> [Input]
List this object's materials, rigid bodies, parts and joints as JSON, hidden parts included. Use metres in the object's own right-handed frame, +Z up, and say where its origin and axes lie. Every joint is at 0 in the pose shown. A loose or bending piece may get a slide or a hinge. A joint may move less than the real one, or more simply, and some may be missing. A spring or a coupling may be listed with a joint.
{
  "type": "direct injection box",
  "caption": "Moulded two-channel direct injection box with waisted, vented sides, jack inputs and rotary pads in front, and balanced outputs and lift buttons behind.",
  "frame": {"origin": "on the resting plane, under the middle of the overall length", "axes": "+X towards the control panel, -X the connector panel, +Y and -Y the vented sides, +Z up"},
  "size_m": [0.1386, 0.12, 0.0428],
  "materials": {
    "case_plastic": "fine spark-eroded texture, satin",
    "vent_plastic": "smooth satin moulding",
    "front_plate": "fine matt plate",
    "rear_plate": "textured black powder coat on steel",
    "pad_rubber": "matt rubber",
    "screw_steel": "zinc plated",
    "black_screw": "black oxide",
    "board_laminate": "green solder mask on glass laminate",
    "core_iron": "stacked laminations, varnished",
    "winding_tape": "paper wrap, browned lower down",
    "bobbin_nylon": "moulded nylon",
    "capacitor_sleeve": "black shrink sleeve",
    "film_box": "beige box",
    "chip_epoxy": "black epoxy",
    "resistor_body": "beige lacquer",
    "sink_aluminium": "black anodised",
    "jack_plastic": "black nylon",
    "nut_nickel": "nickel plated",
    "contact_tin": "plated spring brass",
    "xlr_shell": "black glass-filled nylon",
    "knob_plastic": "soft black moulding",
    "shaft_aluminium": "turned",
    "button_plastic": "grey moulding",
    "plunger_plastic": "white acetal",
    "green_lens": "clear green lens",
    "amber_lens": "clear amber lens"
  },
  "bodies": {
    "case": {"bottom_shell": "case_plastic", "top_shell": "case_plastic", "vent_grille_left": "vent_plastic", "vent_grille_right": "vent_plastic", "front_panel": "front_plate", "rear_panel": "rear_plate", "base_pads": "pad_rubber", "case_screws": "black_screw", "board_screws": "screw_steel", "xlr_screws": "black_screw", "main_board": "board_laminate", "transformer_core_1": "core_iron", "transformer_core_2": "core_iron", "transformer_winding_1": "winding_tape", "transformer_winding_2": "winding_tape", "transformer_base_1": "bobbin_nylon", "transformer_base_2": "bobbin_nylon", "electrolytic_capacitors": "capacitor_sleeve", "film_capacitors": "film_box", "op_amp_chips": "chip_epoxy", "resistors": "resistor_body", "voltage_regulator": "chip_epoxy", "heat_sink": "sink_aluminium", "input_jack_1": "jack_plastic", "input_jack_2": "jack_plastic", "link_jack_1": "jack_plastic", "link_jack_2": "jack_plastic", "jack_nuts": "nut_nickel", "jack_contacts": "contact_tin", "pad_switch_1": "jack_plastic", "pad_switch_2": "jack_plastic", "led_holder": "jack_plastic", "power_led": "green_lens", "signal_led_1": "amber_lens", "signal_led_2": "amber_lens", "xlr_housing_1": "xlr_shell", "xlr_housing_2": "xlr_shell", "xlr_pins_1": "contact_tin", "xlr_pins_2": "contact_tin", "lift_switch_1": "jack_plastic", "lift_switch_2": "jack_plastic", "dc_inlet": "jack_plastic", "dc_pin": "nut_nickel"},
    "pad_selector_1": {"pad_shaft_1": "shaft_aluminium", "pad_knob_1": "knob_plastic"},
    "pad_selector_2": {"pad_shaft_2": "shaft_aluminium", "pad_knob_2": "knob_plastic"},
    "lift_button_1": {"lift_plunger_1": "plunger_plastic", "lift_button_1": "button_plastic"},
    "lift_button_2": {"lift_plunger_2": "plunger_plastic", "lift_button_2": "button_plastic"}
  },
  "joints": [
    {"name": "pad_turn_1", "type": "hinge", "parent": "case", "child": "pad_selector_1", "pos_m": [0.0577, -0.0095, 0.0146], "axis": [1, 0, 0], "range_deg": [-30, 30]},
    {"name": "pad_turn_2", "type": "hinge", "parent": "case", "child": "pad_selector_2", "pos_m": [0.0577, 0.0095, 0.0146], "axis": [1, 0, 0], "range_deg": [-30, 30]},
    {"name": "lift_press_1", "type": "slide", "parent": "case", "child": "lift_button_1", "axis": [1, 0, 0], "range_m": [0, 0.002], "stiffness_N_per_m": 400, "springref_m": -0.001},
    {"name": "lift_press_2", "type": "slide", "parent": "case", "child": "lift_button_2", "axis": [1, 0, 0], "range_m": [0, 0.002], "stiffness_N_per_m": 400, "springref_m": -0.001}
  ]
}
==
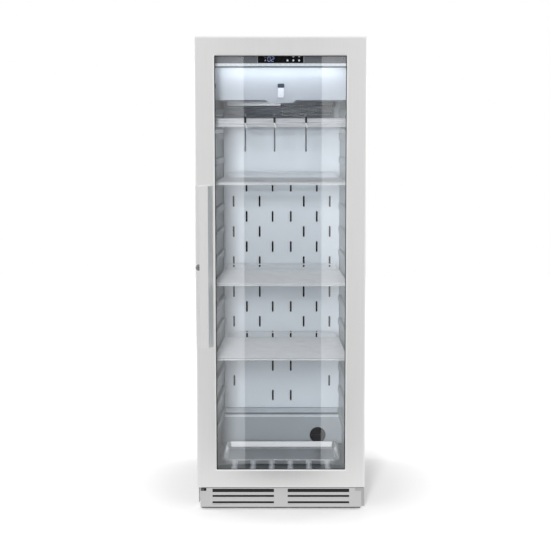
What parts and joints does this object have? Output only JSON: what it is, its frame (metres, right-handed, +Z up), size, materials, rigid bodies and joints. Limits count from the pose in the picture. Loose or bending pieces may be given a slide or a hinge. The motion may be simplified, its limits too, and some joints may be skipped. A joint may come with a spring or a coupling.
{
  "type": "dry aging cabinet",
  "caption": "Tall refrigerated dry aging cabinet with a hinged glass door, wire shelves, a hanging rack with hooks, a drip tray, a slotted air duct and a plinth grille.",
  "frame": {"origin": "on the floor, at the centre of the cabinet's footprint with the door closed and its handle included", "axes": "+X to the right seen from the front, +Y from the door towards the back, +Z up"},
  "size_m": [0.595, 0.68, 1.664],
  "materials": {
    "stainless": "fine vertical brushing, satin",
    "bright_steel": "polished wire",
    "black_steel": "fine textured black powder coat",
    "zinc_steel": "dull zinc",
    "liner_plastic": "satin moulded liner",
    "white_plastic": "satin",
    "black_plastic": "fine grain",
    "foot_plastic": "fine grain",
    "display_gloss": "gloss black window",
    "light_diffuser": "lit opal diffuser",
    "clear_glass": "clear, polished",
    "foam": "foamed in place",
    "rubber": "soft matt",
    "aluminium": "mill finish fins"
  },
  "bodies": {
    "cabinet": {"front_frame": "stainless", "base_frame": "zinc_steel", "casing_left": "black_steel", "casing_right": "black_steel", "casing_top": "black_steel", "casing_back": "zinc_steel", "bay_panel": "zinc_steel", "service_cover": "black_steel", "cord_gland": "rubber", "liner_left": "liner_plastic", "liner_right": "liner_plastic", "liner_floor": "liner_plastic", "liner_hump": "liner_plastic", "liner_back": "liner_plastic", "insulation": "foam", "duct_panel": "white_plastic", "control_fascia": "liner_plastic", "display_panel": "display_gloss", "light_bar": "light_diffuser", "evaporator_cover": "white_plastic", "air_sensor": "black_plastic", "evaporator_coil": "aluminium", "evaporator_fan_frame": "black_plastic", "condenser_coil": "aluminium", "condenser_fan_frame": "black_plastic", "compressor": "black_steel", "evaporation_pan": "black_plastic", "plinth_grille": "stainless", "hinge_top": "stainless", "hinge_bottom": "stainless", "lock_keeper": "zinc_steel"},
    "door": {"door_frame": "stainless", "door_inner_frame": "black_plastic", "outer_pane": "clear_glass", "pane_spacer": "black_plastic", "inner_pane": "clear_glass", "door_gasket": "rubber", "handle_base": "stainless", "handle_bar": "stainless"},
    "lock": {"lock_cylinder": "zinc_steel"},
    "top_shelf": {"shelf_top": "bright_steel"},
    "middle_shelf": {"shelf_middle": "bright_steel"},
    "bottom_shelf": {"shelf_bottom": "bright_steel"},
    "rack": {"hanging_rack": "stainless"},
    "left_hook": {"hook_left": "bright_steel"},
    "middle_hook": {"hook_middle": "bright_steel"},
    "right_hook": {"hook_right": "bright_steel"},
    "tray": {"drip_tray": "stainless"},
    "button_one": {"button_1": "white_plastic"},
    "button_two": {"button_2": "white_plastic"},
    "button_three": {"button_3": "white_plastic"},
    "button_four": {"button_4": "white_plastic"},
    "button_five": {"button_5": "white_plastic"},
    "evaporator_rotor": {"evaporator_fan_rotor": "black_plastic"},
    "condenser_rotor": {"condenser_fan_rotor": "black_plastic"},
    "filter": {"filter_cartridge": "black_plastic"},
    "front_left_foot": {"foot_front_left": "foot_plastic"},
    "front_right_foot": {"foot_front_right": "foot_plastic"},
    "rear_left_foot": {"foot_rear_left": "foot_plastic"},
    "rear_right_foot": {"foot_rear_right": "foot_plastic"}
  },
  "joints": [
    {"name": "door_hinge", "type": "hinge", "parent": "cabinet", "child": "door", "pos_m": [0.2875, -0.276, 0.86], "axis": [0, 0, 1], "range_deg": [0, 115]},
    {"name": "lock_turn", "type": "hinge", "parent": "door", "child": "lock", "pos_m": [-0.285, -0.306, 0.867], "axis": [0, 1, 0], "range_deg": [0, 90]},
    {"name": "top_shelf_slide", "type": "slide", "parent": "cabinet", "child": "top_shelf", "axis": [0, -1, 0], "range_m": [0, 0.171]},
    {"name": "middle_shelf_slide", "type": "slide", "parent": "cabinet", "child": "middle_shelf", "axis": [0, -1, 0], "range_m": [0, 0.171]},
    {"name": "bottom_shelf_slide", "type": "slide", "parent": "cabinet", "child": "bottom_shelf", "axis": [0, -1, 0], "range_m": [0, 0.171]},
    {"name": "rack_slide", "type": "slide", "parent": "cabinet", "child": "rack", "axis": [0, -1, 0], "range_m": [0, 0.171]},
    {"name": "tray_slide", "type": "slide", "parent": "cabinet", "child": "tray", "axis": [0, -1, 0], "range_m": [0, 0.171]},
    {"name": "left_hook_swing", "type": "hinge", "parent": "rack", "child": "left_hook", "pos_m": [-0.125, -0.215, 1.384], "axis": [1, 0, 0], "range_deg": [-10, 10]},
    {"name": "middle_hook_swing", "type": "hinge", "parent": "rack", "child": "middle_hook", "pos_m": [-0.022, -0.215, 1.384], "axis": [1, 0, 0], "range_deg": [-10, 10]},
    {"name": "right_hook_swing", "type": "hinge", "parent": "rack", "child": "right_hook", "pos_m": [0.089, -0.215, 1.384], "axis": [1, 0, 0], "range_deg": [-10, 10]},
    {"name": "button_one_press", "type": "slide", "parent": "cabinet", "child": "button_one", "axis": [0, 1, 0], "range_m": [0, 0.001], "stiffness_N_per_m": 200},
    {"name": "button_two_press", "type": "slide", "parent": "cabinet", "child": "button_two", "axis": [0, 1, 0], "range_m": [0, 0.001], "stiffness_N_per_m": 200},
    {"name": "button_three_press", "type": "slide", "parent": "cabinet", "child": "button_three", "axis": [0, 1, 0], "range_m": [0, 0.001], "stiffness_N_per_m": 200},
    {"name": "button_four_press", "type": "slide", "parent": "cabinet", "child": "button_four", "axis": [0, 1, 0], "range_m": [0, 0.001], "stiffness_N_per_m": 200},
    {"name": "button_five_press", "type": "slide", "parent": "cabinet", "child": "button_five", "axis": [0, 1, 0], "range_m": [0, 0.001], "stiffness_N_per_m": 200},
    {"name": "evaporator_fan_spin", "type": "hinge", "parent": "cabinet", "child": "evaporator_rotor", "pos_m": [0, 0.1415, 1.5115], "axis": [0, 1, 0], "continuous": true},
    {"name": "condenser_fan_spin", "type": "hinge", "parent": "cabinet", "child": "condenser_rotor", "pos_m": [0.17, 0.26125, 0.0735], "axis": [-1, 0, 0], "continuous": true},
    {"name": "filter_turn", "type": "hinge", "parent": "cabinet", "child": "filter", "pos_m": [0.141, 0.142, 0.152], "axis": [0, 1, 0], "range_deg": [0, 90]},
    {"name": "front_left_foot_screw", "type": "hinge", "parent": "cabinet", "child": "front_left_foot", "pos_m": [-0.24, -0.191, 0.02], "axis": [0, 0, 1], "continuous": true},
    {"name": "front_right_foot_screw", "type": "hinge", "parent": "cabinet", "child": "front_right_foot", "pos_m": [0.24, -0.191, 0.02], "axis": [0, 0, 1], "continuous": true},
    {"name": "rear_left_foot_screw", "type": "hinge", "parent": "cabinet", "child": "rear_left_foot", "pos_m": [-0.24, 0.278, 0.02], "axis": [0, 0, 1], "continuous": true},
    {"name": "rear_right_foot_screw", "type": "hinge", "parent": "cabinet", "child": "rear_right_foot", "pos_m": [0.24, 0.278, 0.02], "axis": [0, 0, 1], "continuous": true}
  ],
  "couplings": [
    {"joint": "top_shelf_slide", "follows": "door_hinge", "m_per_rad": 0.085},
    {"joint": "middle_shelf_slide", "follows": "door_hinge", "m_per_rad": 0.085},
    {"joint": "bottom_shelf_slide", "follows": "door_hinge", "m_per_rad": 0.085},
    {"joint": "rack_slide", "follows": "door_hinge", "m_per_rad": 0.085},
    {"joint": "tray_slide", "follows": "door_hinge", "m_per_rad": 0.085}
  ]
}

> [Directions for this task] Check each line above for the word "rigid" and say how many have it, with nothing else.

> [Answer for this exercise] 2